I am trying to find the quickest way to compue the bbox of a partial
sphere where the coordinate of the sphere are defined as usual
pts->x = radius * cosf(theta) * cosf(phi);
pts->y = radius * sinf(theta) * cosf(phi);
pts->z = radius * sinf(theta);
what I mean by partial is that the sphere can be defined by a theta
min and a theta max and a phi min and a phi max such that it possible
to represent only portions of a complete sphere. So I am trying to
compute the bbox of these 'bits' of sphere. It seems pretty simple for
z (compute the value for thetamin & thetamax) but what's the best way
of compute the min & max values for x & y depending on thetamin
thetamax and phimin and phimax ?
Any idea ?
thanks a lot -coralie
Hi Coralie,
I haven't implemented this algorithm myself. However, here's the
analysis I've carried out this far and it works at least in my mind:)

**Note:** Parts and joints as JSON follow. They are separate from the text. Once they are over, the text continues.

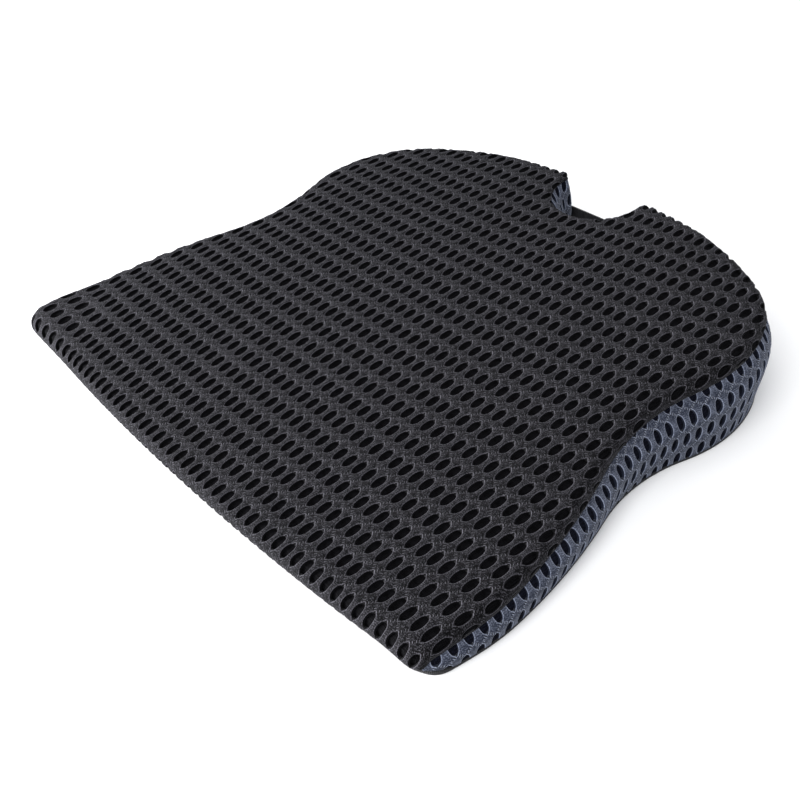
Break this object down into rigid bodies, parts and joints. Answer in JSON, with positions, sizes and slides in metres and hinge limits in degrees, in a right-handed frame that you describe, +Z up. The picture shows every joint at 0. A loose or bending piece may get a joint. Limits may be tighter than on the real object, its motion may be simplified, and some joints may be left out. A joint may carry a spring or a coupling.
{
  "type": "seat cushion",
  "caption": "Wedge seat cushion with a tailbone notch: foam core in a cover of black spacer mesh with a blue-grey mesh side band, a zipped underside and a strap across the notch.",
  "frame": {"origin": "bottom centre of the cushion's bounding box, on the surface that it rests on", "axes": "+Z up, +Y from the thin front edge to the thick rear edge with the notch, +X across the width to the sitter's right"},
  "size_m": [0.4506, 0.4084, 0.0667],
  "materials": {
    "black_mesh": "knitted spacer mesh with oval holes",
    "grey_mesh": "knitted spacer mesh with oval holes",
    "liner_knit": "thin jersey knit",
    "foam": "open-cell foam",
    "bottom_fabric": "woven fabric with raised grip dots",
    "zipper_tape": "woven tape",
    "zipper_coil": "nylon coil",
    "zipper_metal": "satin black enamel",
    "webbing": "ribbed woven webbing"
  },
  "bodies": {
    "cushion": {"top_panel": "black_mesh", "gusset_right": "grey_mesh", "gusset_left": "grey_mesh", "inner_liner": "liner_knit", "foam_core": "foam", "bottom_panel_front": "bottom_fabric", "bottom_panel_rear": "bottom_fabric", "zipper_tape_front": "zipper_tape", "zipper_tape_rear": "zipper_tape", "zipper_coil_front": "zipper_coil", "zipper_coil_rear": "zipper_coil", "zipper_stops": "zipper_metal", "rear_strap": "webbing"},
    "slider": {"zipper_slider": "zipper_metal"},
    "pull": {"zipper_pull": "zipper_metal"}
  },
  "joints": [
    {"name": "zipper_slide", "type": "slide", "parent": "cushion", "child": "slider", "axis": [-1, 0, 0], "range_m": [0, 0.3]},
    {"name": "pull_hinge", "type": "hinge", "parent": "slider", "child": "pull", "pos_m": [0.1582, 0.105, 0.0021], "axis": [0, -1, 0], "range_deg": [0, 120]}
  ]
}
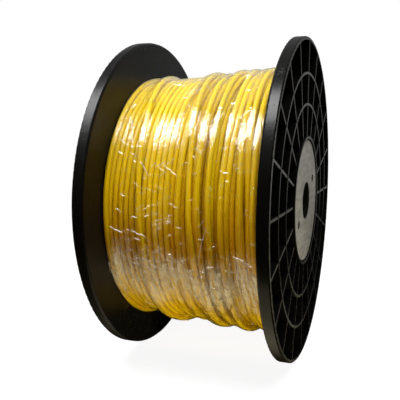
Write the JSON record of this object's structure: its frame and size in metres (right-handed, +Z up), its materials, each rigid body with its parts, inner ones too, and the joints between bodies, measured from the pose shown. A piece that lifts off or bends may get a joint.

Let us concentrate on finding the minimum x component with a radius 1
(without loss of generality). It is a function of two variables theta
and phi:
x(theta, phi) = cos(theta) cos(phi)
Visualize this function on the domain D = [0, 2pi] x [-pi / 2, pi / 2].
You'll see it looks like a valley. Outside D the function repeats itself
using this basic block.
Convince yourself on that it is equivalent to consider:
1) Finding a minimum of x on an arbitrary rectangular box on R^2.
2) Finding a minimum of x on at most two rectangular boxes on D, when
these boxes have been chosen properly.
Therefore, the problem is reduced to:
* Find an algorithm to chop an arbitrary rectangular box to two
appropriate boxes on D. Not hard.
* Find an algorithm to find a minimum on a single rectangular box on D.
* The solution is a minimum of the minima of the (at most) two boxes.
About the latter algorithm:
x has one minimum (with value -1) at the center of D. If the box
contains this center, then min x = -1. Otherwise the minimum is
contained on some edge of the box.
What do you think? How's your renderer progressing?:)
Well, you possibly need more, 4 must be enough. Anyway, the same idea
holds.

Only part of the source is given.